What is required - Copy out all the data, word for word.
================
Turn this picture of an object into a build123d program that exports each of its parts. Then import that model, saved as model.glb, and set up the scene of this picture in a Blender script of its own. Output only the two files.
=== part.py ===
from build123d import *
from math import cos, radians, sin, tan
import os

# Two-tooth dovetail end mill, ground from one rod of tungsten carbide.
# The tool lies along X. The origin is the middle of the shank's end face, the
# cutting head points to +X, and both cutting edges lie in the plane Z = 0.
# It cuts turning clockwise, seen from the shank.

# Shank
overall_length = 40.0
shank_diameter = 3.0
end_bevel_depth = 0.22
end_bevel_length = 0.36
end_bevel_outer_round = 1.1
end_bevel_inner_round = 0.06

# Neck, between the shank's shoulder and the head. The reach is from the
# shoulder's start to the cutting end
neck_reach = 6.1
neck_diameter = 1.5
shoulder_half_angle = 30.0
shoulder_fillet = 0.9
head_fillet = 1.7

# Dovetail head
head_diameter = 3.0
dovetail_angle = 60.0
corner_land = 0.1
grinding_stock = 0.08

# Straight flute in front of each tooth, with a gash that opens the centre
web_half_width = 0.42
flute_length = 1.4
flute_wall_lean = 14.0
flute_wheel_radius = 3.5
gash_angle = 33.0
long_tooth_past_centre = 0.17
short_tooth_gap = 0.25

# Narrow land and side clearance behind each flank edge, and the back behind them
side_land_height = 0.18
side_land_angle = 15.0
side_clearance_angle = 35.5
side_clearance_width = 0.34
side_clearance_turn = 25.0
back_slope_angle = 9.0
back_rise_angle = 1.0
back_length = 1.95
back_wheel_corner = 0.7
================
Answer in full -
Turn this picture of an object into a build123d program that exports each of its parts. Then import that model, saved as model.glb, and set up the scene of this picture in a Blender script of its own. Output only the two files.
=== part.py ===
from build123d import *
from math import cos, radians, sin, tan
import os

# Two-tooth dovetail end mill, ground from one rod of tungsten carbide.
# The tool lies along X. The origin is the middle of the shank's end face, the
# cutting head points to +X, and both cutting edges lie in the plane Z = 0.
# It cuts turning clockwise, seen from the shank.

# Shank
overall_length = 40.0
shank_diameter = 3.0
end_bevel_depth = 0.22
end_bevel_length = 0.36
end_bevel_outer_round = 1.1
end_bevel_inner_round = 0.06

# Neck, between the shank's shoulder and the head. The reach is from the
# shoulder's start to the cutting end
neck_reach = 6.1
neck_diameter = 1.5
shoulder_half_angle = 30.0
shoulder_fillet = 0.9
head_fillet = 1.7

# Dovetail head
head_diameter = 3.0
dovetail_angle = 60.0
corner_land = 0.1
grinding_stock = 0.08

# Straight flute in front of each tooth, with a gash that opens the centre
web_half_width = 0.42
flute_length = 1.4
flute_wall_lean = 14.0
flute_wheel_radius = 3.5
gash_angle = 33.0
long_tooth_past_centre = 0.17
short_tooth_gap = 0.25

# Narrow land and side clearance behind each flank edge, and the back behind them
side_land_height = 0.18
side_land_angle = 15.0
side_clearance_angle = 35.5
side_clearance_width = 0.34
side_clearance_turn = 25.0
back_slope_angle = 9.0
back_rise_angle = 1.0
back_length = 1.95
back_wheel_corner = 0.7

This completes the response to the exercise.